For the same reasons I love to travel. I absolutely enjoy breathing in the air of a new city; I love hiking new terrain; I am even excited about trying new food or fashion. I like meeting strangers, from all cultures and creeds, in hotel lobbies or airport gateways and engaging in soulful conversions, knowing I will probably never see them again.

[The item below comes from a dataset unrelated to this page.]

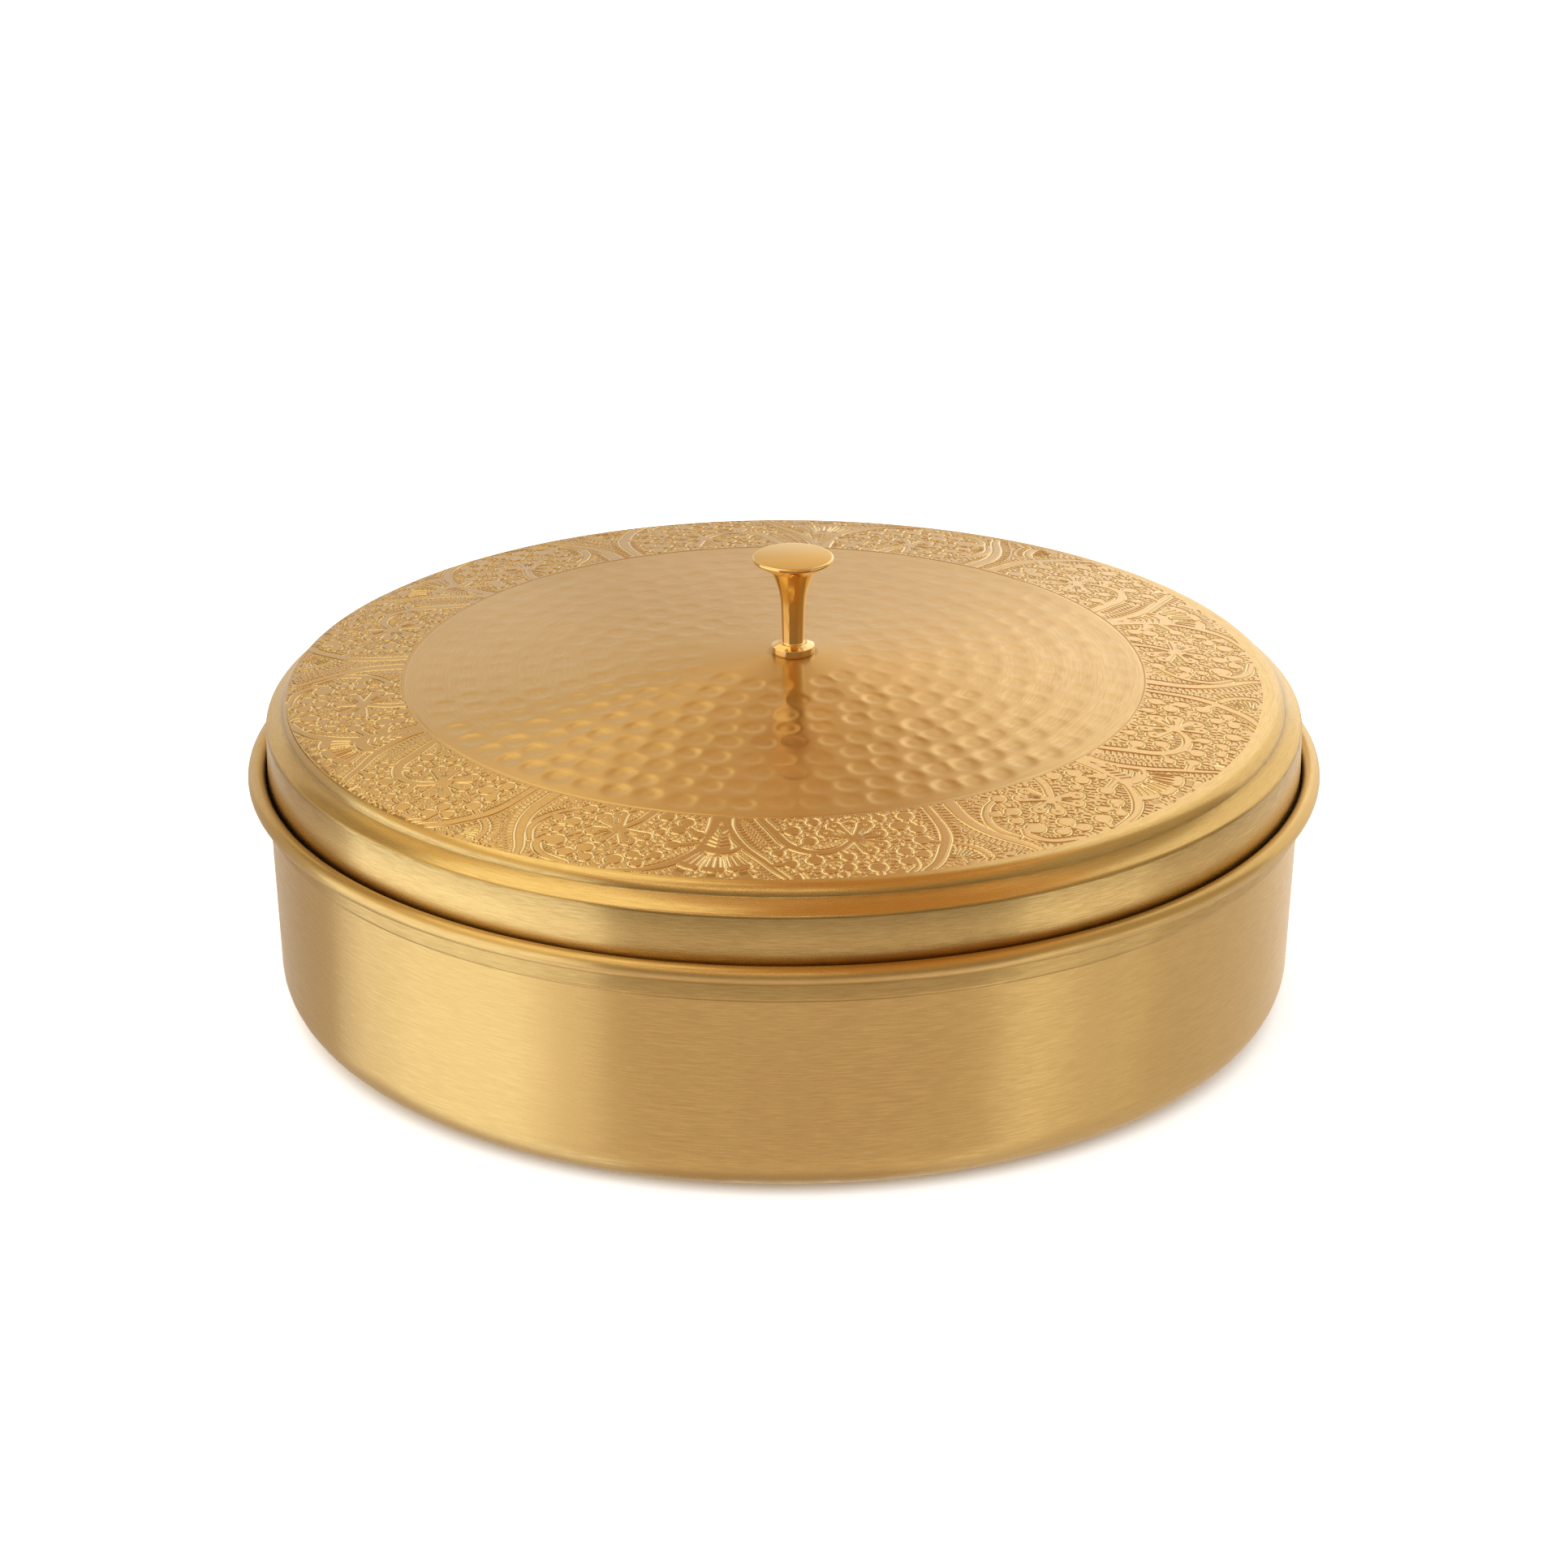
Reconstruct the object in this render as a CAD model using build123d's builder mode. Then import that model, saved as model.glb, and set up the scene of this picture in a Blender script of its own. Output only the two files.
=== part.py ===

I recently met a man on a plane who was on his way to Patagonia, South America for a three week hike through rough mountains and unchartered lands. He was almost seven feet tall, so I switched seats with him to give him more leg room. I met a couple in California on a hot air balloon ride. They were young and smiling and explained that they worked together in a paper company in Oklahoma. (I couldn’t help but think of Jim Halpert and Pam Beasley and wonder if their office was as fun as Dunder Mifflin.) I’ve met an up-and-coming artist from Chicago and an author from Mississippi. Fun, simple folks with big dreams and great stories.
Travel, like a good book, is an adventure. And, like a good book, it changes my perspective, reminds me that life is pretty good, and that others worldwide are struggling through the same journey that I am. Most people, in any culture, want to be listened to and respected. And the more I travel, the more impressed with people I become. And I gain a new optimism about the future.